By that time, mankind has reverted to caveman technology, so that Don Alvaro and Don Carlo club each other with large bones, and our heroine would be nearly 1,600 years old. Hey, but it’s opera.

It has to be admitted that the design—Robert Olbeter set, Chu Uroz costume, and Franc Aleu lighting—is startling, but the whole thing becomes depersonalised and lifeless, as if the principals were not real characters but computer-generated holograms.

Nor does it help that Padrissa has so much going on in the background, while finding relatively little for his protagonists to do. A particularly distracting moment comes during an earlier confrontation between the two Dons when I couldn’t take my eyes off the blokes behind them apparently locked in water columns.

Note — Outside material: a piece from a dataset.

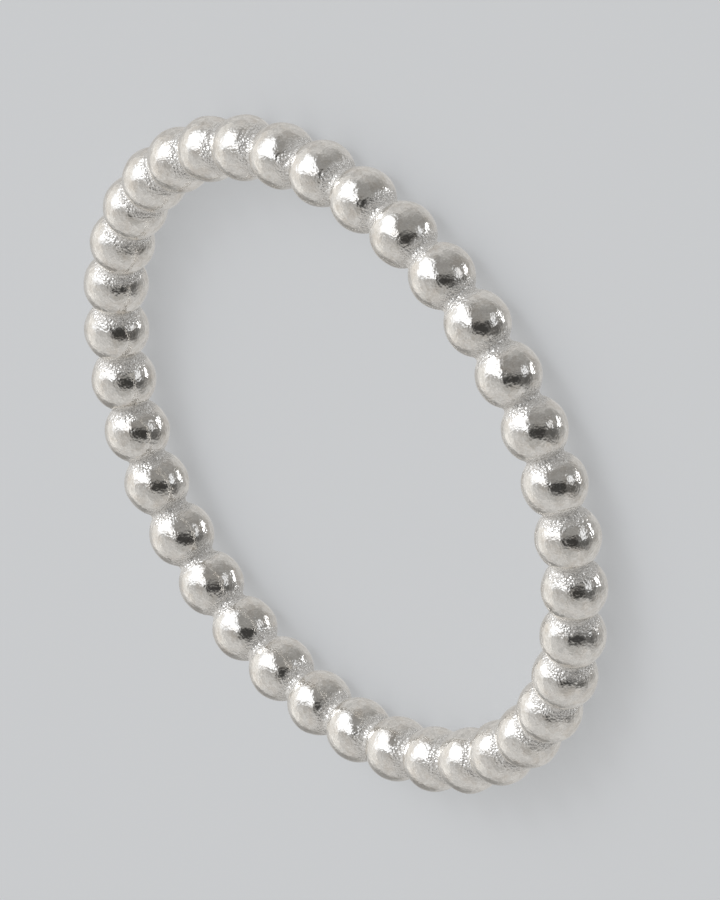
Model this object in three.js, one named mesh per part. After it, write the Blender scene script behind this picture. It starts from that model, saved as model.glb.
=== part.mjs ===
// A plain finger ring of beaded wire: one soldered loop of metal, on which round beads run into each other
// through short, waisted necks. Millimetres, +Z up. The ring lies on its side: its finger hole runs along
// the Z axis, and the undersides of its beads touch the plane Z = 0.
import * as THREE from "three";

// Driving dimensions
const FINGER_HOLE_DIAMETER = 17.9; // inside the beads
const BEAD_DIAMETER = 2.0;
const BEAD_OVERLAP = 0.26; // how far each bead is sunk into the next one along the wire
const NECK_FILLET_RADIUS = 0.14; // the hollow round where two beads run together

// How finely the round forms are cut into flats
const SIDES_ROUND_WIRE = 16; // a multiple of four, so that flats face up, down, in and out
const STEPS_ALONG_BEAD = 5; // odd, so that a flat, and not an edge, lies at the bead's widest place
const STEPS_IN_HALF_NECK = 2;

// What follows from the sizes
const beadRadius = BEAD_DIAMETER / 2;
const wireCircleRadius = FINGER_HOLE_DIAMETER / 2 + beadRadius; // through the middles of the beads
const beadCount = Math.round((2 * Math.PI * wireCircleRadius) / (BEAD_DIAMETER - BEAD_OVERLAP));
const beadAngle = (2 * Math.PI) / beadCount;
const neckDistance = wireCircleRadius * Math.sin(beadAngle / 2); // from a bead's middle to its neck
const filletDistance = beadRadius + NECK_FILLET_RADIUS; // from a bead's middle to the fillet's centre
const filletHeight = Math.sqrt(filletDistance ** 2 - neckDistance ** 2); // of that centre above the wire
const touchAngle = Math.acos(neckDistance / filletDistance); // from the wire, where bead and fillet meet

// The slices through the first half of a neck's hollow, from its narrowest place up to the bead.
function slicesUpTheNeck() {
  const slices = [];
  for (let i = 0; i < STEPS_IN_HALF_NECK; i++) {
    const turn = (i / STEPS_IN_HALF_NECK) * (Math.PI / 2 - touchAngle);
    slices.push({
      along: -neckDistance + NECK_FILLET_RADIUS * Math.sin(turn),
      radius: filletHeight - NECK_FILLET_RADIUS * Math.cos(turn),
    });
  }
  return slices;
}

// The slices over a bead, between its two hollows. They stand outside the true round by as much as makes
// the flats between them touch it, so that the bead measures its full diameter across its flats.
function slicesOverTheBead() {
  const step = (Math.PI - 2 * touchAngle) / STEPS_ALONG_BEAD;
  const cornerRadius = beadRadius / Math.cos(step / 2);
  const slices = [];
  for (let i = 0; i <= STEPS_ALONG_BEAD; i++) {
    const turn = touchAngle + i * step;
    slices.push({ along: -cornerRadius * Math.cos(turn), radius: cornerRadius * Math.sin(turn) });
  }
  return slices;
}

// All slices of one bead: from its neck, over the bead, and down to just before the next bead's neck.
function slicesOfOneBead() {
  const up = slicesUpTheNeck();
  const down = up.slice(1).reverse();
  return [...up, ...slicesOverTheBead(), ...down.map(({ along, radius }) => ({ along: -along, radius }))];
}

// The corners of one slice on the ring. It stands in a plane through the finger hole's axis, turned from
// its bead's own place by the angle that its distance along the wire takes up on the circle.
function cornersOfSlice({ along, radius }, beadPlace) {
  const bend = Math.asin(along / wireCircleRadius);
  const middle = wireCircleRadius * Math.cos(bend);
  const place = beadPlace + bend;
  const cornerRadius = radius / Math.cos(Math.PI / SIDES_ROUND_WIRE);
  const corners = [];
  for (let side = 0; side < SIDES_ROUND_WIRE; side++) {
    const turn = ((side + 0.5) / SIDES_ROUND_WIRE) * 2 * Math.PI;
    const fromHoleAxis = middle + cornerRadius * Math.cos(turn);
    const height = beadRadius + cornerRadius * Math.sin(turn);
    corners.push(new THREE.Vector3(fromHoleAxis * Math.cos(place), fromHoleAxis * Math.sin(place), height));
  }
  return corners;
}

// Two triangles for each flat between one slice and the next. The last slice joins the first, so the
// skin closes round the ring as it closes round the wire.
function flatsBetweenSlices(sliceCount) {
  const index = [];
  for (let slice = 0; slice < sliceCount; slice++) {
    const here = slice * SIDES_ROUND_WIRE;
    const next = ((slice + 1) % sliceCount) * SIDES_ROUND_WIRE;
    for (let side = 0; side < SIDES_ROUND_WIRE; side++) {
      const nextSide = (side + 1) % SIDES_ROUND_WIRE;
      index.push(here + side, next + side, next + nextSide);
      index.push(here + side, next + nextSide, here + nextSide);
    }
  }
  return index;
}

// The whole band: every bead in its place round the ring.
function beadedBand() {
  const slices = slicesOfOneBead();
  const corners = [];
  for (let bead = 0; bead < beadCount; bead++) {
    for (const slice of slices) {
      corners.push(...cornersOfSlice(slice, bead * beadAngle));
    }
  }
  const band = new THREE.BufferGeometry().setFromPoints(corners);
  band.setIndex(flatsBetweenSlices(beadCount * slices.length));
  band.computeVertexNormals();
  return band;
}

const silver = new THREE.MeshStandardMaterial({ color: 0xe8e8ea, roughness: 0.18, metalness: 1 });

const band = new THREE.Mesh(beadedBand(), silver);
band.name = "beaded_band";

const ring = new THREE.Group();
ring.add(band);

export default ring;
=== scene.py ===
# %% [markdown]
# A beaded silver ring, dressed in Blender.
#
# The real ring is one loop of beaded silver wire: 36 round beads that run into each other through short,
# waisted necks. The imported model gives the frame, which fixes the ring's size and place, in metres. This
# lesson makes the fine skin of the ring, its polished and frosted silver, and the small studio around it.

import math

import bpy
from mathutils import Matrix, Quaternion, Vector, noise


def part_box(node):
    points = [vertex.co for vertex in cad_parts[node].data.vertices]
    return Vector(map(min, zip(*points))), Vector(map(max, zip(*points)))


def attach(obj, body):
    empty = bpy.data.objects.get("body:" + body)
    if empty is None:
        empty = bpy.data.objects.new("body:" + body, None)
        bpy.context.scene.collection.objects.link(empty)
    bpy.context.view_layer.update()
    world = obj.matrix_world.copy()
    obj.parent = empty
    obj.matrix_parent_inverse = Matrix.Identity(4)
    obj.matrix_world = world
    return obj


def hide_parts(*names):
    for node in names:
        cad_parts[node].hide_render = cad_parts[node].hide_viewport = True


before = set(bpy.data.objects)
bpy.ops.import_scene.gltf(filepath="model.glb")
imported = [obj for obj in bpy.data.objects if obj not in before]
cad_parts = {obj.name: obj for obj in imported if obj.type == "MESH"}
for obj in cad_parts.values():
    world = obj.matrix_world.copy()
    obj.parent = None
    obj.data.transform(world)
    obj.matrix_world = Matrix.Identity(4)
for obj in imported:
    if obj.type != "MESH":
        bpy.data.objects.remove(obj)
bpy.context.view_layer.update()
low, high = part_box("beaded_band")
print("the ring's box in millimetres:", [round(1000 * (b - a), 2) for a, b in zip(low, high)])

# %% [markdown]
# The sizes of the ring.
#
# The ring lies on its side, so its height is one bead, and half of its width reaches from the finger
# hole's axis to the outside of a bead. Both come from the frame, so the skin follows the model when the
# model is made larger or smaller. Only the number of beads and the round in the necks are given again
# here. The round is a share of the bead, because it was measured against the bead.

# %% Sizes from the frame
BEAD_COUNT = 36
NECK_ROUND_PER_BEAD = 0.14

bead_radius = (high.z - low.z) / 2
wire_circle_radius = (high.x - low.x) / 2 - bead_radius
bead_angle = 2 * math.pi / BEAD_COUNT
ring_middle = Vector((0, 0, low.z + bead_radius))
print(f"bead radius {1000 * bead_radius:.3f} mm, on a circle of radius {1000 * wire_circle_radius:.3f} mm")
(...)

The story is already complicated enough. Alvaro accidentally kills the Marquis of Calatrava while eloping with his daughter Leonora. Both flee in disguise, pursued over years by her brother Carlo bent on revenge. Thinking each other dead, Leonora becomes a hermit, Alvaro a soldier, who is unwittingly saved in battle by Carlo, also under an assumed identity. Suffice it to say however that all does not end well.

The singers perform well despite whatever reservations they might have had about the production. Poor Saioa Hernandez first appears in that costume of eyes (watching fate?—your idea is as good as mine) that could get her arrested on grounds of taste if not decency. "You want me to wear THAT?" I can hear her saying.

I’d advise listen, don’t look, for she is in great vocal shape, with smooth crescendi, secure top notes and excellent control exemplified in her big closing number "Pace mio Dio".

The other outstanding singer is Amartuvshin Enkhbat as Carlo, Hernandez’s partner in the 2019 Parma Nabucco and currently starring in the same role at Covent Garden. He’s rather a lump of dough in the acting department but there is a warm buzz in his expansive baritone that absolutely fills the space.

Roberto Aronica has a sweet sound, heard best at the start of act three, and in the melancholy "Le minacce", but his Alvaro seems no match vocally for his rival. Their great duet lacks impact partly as a result, partly as a result of the dehumanising of the whole shebang.

Annalisa Stroppa is another female for whom the costumes do no favours, appearing as the gipsy Presiliosilla first with burning breasts and later as a Rocky Horror angel of death in a mini-skirt that threatens to become a belt. Undeterred, she gives a spirited, slinky performance, inviting recruits to war with a "Viva la Guerra" that seems to relish destruction.

Nicola Alaimo brings some real humanity to the piece as a grumpy Melitone. Ferruccio Furlanetto, who passed 72 just before the May 2021 recording, may not have the rock-like voice he had, but he is still a great stage presence, and his Padre Guardiano shared with Melitone one of the best scenes in the production, helped by the fact that it was just about the only staged fairly traditionally.

The production follows the revised 1869 version, which comes after three hours to a slightly less bleak ending. Verdi had said he wanted opera to be about ideas—and this production is certainly that. But don’t ask me to say what they all are. Despite one's many misgivings, this is a brave reinterpretation of the piece, and if it indeed appeals to a new audience, a successful one.